(社説)コロナ宿泊療養 危機克服に強化を図れ
新型コロナの感染爆発が止まらない。きのうの東京都のモニタリング会議で感染症の専門家は「制御不能な状況」と述べ、医療提供体制は「深刻な機能不全に陥っている」と指摘した。
楽観論を振りまいて東京五輪の開催に邁進(まいしん)する一方、救える命を救うための準備を怠ってきた政府と都の責任は、厳しく批判されなければならない。態勢の立て直し、なかでもホテルなどを使った宿泊療養の拡充・強化が急がれる。
1都3県では「調整中」を含めて自宅にとどまる感染者が約6万人にのぼる。都は宿泊療養のため6千室を確保しているというが、受け入れ可能数は半分しかなく、実際に利用できているのはさらに少ない1800人だ。なぜこれほどの落差が生まれ、どうやってこれを埋めていくのか、丁寧に説明すべきだ。
無症状や軽症の人は宿泊療養が原則だ。ところが政府が先週唐突に示した方針は、患者が急増する地域では、入院の必要がなければ「自宅療養を基本」にするとした。家庭内感染の恐れなどがある場合は宿泊療養を活用すると書かれてはいるが、多くが自宅にいる現状を追認することにならないか。
感染力の強いデルタ株によって、例示されている家庭内感染も相次ぐ。小さな子がいて家を離れるのが難しいケースなどを除き、一人暮らしの人を含め、医療従事者が常駐する宿泊施設での療養の方が望ましい。病状の急変に対応できるし、入院患者を対象に実施されている抗体カクテル療法も、こうした施設をうまく活用すれば、安全かつ効率的に行える可能性がある。
宿泊療養の強化に力を入れる自治体の動きもある。
春先の第4波の際、入院できずに自宅で死亡する感染者が相次いだ大阪府は、当時の反省を踏まえ、宿泊療養を原則とする方針を維持する。府内の宿泊療養者数は都内よりも多い2500人で、現在確保している4千室をさらに6千室まで増やす予定だという。

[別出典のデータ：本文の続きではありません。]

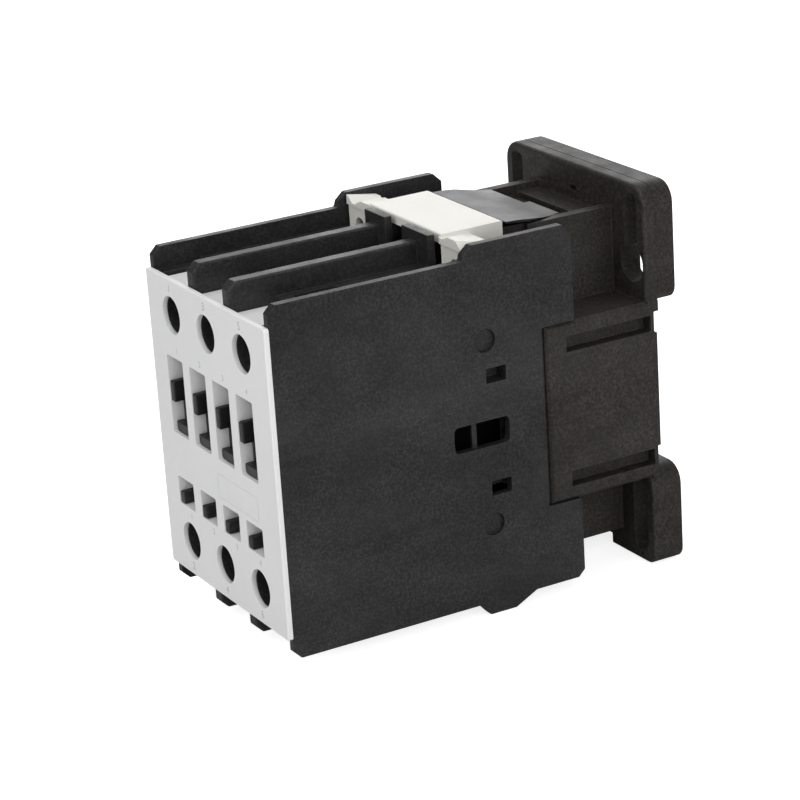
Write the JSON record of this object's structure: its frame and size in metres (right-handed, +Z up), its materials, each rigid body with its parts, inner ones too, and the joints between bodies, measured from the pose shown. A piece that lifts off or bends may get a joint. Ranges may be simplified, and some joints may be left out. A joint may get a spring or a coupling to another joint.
{
  "type": "motor contactor",
  "caption": "Power contactor with phase barriers: boxed grey front, black housing, ivory coil terminal head, rail-and-panel base, working slide, clamps and rail clip.",
  "frame": {"origin": "on the mounting panel plane, on the centre line of the rail, mid width", "axes": "+X to the right as seen from the front, +Y from the front towards the panel, +Z up"},
  "size_m": [0.055, 0.0982, 0.0862],
  "materials": {
    "cover_plastic": "fine satin moulded light grey",
    "housing_plastic": "fine spark-eroded grain, black",
    "base_plastic": "fine grain, black",
    "carrier_plastic": "smooth satin black",
    "bobbin_plastic": "natural glass-filled nylon",
    "head_plastic": "satin ivory",
    "clip_plastic": "satin black",
    "enamelled_copper": "wound enamelled copper wire",
    "coil_tape": "polyester tape, slightly glossy",
    "cushion_rubber": "matte",
    "core_laminations": "stacked laminations, ground pole faces",
    "copper": "drawn copper",
    "contact_silver": "matt silver alloy",
    "tinned_brass": "tin plate on brass",
    "zinc_steel": "zinc plate",
    "spring_steel": "bright drawn wire"
  },
  "bodies": {
    "root": {"front_cover": "cover_plastic", "housing": "housing_plastic", "base": "base_plastic", "line_terminal_1": "tinned_brass", "line_terminal_2": "tinned_brass", "line_terminal_3": "tinned_brass", "load_terminal_1": "tinned_brass", "load_terminal_2": "tinned_brass", "load_terminal_3": "tinned_brass", "fixed_contact_tips": "contact_silver", "fixed_core": "core_laminations", "shading_rings": "copper", "core_cushion": "cushion_rubber", "coil_bobbin": "bobbin_plastic", "coil_winding": "enamelled_copper", "coil_tape": "coil_tape", "coil_leads": "enamelled_copper", "coil_terminal_head": "head_plastic", "coil_terminal_left": "tinned_brass", "coil_terminal_right": "tinned_brass", "housing_screws": "zinc_steel", "return_spring_left": "spring_steel", "return_spring_right": "spring_steel", "rail_clip_spring": "spring_steel"},
    "carrier": {"contact_carrier": "carrier_plastic", "core_pin": "zinc_steel", "moving_core": "core_laminations", "contact_spring_1": "spring_steel", "contact_spring_2": "spring_steel", "contact_spring_3": "spring_steel"},
    "bridge_1": {"contact_bridge_1": "tinned_brass", "moving_contact_tips_1": "contact_silver"},
    "bridge_2": {"contact_bridge_2": "tinned_brass", "moving_contact_tips_2": "contact_silver"},
    "bridge_3": {"contact_bridge_3": "tinned_brass", "moving_contact_tips_3": "contact_silver"},
    "line_clamp_1": {"line_clamp_1": "zinc_steel"},
    "line_screw_1": {"line_screw_1": "zinc_steel"},
    "line_clamp_2": {"line_clamp_2": "zinc_steel"},
    "line_screw_2": {"line_screw_2": "zinc_steel"},
    "line_clamp_3": {"line_clamp_3": "zinc_steel"},
    "line_screw_3": {"line_screw_3": "zinc_steel"},
    "load_clamp_1": {"load_clamp_1": "zinc_steel"},
    "load_screw_1": {"load_screw_1": "zinc_steel"},
    "load_clamp_2": {"load_clamp_2": "zinc_steel"},
    "load_screw_2": {"load_screw_2": "zinc_steel"},
    "load_clamp_3": {"load_clamp_3": "zinc_steel"},
    "load_screw_3": {"load_screw_3": "zinc_steel"},
    "coil_clamp_left": {"coil_clamp_left": "zinc_steel"},
    "coil_screw_left": {"coil_screw_left": "zinc_steel"},
    "coil_clamp_right": {"coil_clamp_right": "zinc_steel"},
    "coil_screw_right": {"coil_screw_right": "zinc_steel"},
    "rail_clip": {"rail_clip": "clip_plastic"}
  },
  "joints": [
    {"name": "carrier_slide", "type": "slide", "parent": "root", "child": "carrier", "axis": [0, 1, 0], "range_m": [0, 0.006], "deforming": ["return_spring_left", "return_spring_right"]},
    {"name": "bridge_1_slide", "type": "slide", "parent": "carrier", "child": "bridge_1", "axis": [0, 1, 0], "range_m": [-0.002, 0], "deforming": ["contact_spring_1"]},
    {"name": "bridge_2_slide", "type": "slide", "parent": "carrier", "child": "bridge_2", "axis": [0, 1, 0], "range_m": [-0.002, 0], "deforming": ["contact_spring_2"]},
    {"name": "bridge_3_slide", "type": "slide", "parent": "carrier", "child": "bridge_3", "axis": [0, 1, 0], "range_m": [-0.002, 0], "deforming": ["contact_spring_3"]},
    {"name": "line_clamp_1_slide", "type": "slide", "parent": "root", "child": "line_clamp_1", "axis": [0, -1, 0], "range_m": [0, 0.004]},
    {"name": "line_screw_1_turn", "type": "hinge", "parent": "line_clamp_1", "child": "line_screw_1", "pos_m": [-0.0163, -0.0782, 0.0257], "axis": [0, -1, 0], "range_deg": [0, 1800.5]},
    {"name": "line_clamp_2_slide", "type": "slide", "parent": "root", "child": "line_clamp_2", "axis": [0, -1, 0], "range_m": [0, 0.004]},
    {"name": "line_screw_2_turn", "type": "hinge", "parent": "line_clamp_2", "child": "line_screw_2", "pos_m": [0, -0.0782, 0.0257], "axis": [0, -1, 0], "range_deg": [0, 1800.5]},
    {"name": "line_clamp_3_slide", "type": "slide", "parent": "root", "child": "line_clamp_3", "axis": [0, -1, 0], "range_m": [0, 0.004]},
    {"name": "line_screw_3_turn", "type": "hinge", "parent": "line_clamp_3", "child": "line_screw_3", "pos_m": [0.0163, -0.0782, 0.0257], "axis": [0, -1, 0], "range_deg": [0, 1800.5]},
    {"name": "load_clamp_1_slide", "type": "slide", "parent": "root", "child": "load_clamp_1", "axis": [0, -1, 0], "range_m": [0, 0.004]},
    {"name": "load_screw_1_turn", "type": "hinge", "parent": "load_clamp_1", "child": "load_screw_1", "pos_m": [-0.0163, -0.0782, -0.0257], "axis": [0, -1, 0], "range_deg": [0, 1800.5]},
    {"name": "load_clamp_2_slide", "type": "slide", "parent": "root", "child": "load_clamp_2", "axis": [0, -1, 0], "range_m": [0, 0.004]},
    {"name": "load_screw_2_turn", "type": "hinge", "parent": "load_clamp_2", "child": "load_screw_2", "pos_m": [0, -0.0782, -0.0257], "axis": [0, -1, 0], "range_deg": [0, 1800.5]},
    {"name": "load_clamp_3_slide", "type": "slide", "parent": "root", "child": "load_clamp_3", "axis": [0, -1, 0], "range_m": [0, 0.004]},
    {"name": "load_screw_3_turn", "type": "hinge", "parent": "load_clamp_3", "child": "load_screw_3", "pos_m": [0.0163, -0.0782, -0.0257], "axis": [0, -1, 0], "range_deg": [0, 1800.5]},
    {"name": "coil_clamp_left_slide", "type": "slide", "parent": "root", "child": "coil_clamp_left", "axis": [0, -1, 0], "range_m": [0, 0.0018]},
    {"name": "coil_screw_left_turn", "type": "hinge", "parent": "coil_clamp_left", "child": "coil_screw_left", "pos_m": [-0.0203, -0.046, 0.0349], "axis": [0, -1, 0], "range_deg": [0, 1080.5]},
    {"name": "coil_clamp_right_slide", "type": "slide", "parent": "root", "child": "coil_clamp_right", "axis": [0, -1, 0], "range_m": [0, 0.0018]},
    {"name": "coil_screw_right_turn", "type": "hinge", "parent": "coil_clamp_right", "child": "coil_screw_right", "pos_m": [0.0203, -0.046, 0.0349], "axis": [0, -1, 0], "range_deg": [0, 1080.5]},
    {"name": "rail_clip_slide", "type": "slide", "parent": "root", "child": "rail_clip", "axis": [0, 0, -1], "range_m": [0, 0.004], "deforming": ["rail_clip_spring"]}
  ],
  "couplings": [
    {"joint": "bridge_1_slide", "follows": "carrier_slide", "ratio": -0.33333},
    {"joint": "bridge_2_slide", "follows": "carrier_slide", "ratio": -0.33333},
    {"joint": "bridge_3_slide", "follows": "carrier_slide", "ratio": -0.33333},
    {"joint": "line_screw_1_turn", "follows": "line_clamp_1_slide", "rad_per_m": 7854},
    {"joint": "line_screw_2_turn", "follows": "line_clamp_2_slide", "rad_per_m": 7854},
    {"joint": "line_screw_3_turn", "follows": "line_clamp_3_slide", "rad_per_m": 7854},
    {"joint": "load_screw_1_turn", "follows": "load_clamp_1_slide", "rad_per_m": 7854},
    {"joint": "load_screw_2_turn", "follows": "load_clamp_2_slide", "rad_per_m": 7854},
    {"joint": "load_screw_3_turn", "follows": "load_clamp_3_slide", "rad_per_m": 7854},
    {"joint": "coil_screw_left_turn", "follows": "coil_clamp_left_slide", "rad_per_m": 10472},
    {"joint": "coil_screw_right_turn", "follows": "coil_clamp_right_slide", "rad_per_m": 10472}
  ]
}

全ての感染者を病院もしくは療養施設で受け入れている福井県は、体育館を100床分の臨時医療施設として利用できるよう準備を整えた。想定するのは軽症者で、医師と看護師が常駐し、緊急時には酸素投与も行える。他の自治体も参考にして、それぞれの地域の医療資源を上手に活用してほしい。
専門家でつくる政府の分科会も、災害時と同様の危機ととらえて医療体制の強化を求めるとともに、人の流れを東京などで半減させる対策を提言した。感染防止に対する一人ひとりの意識をこれまで以上に高め、行動につなげなければならない。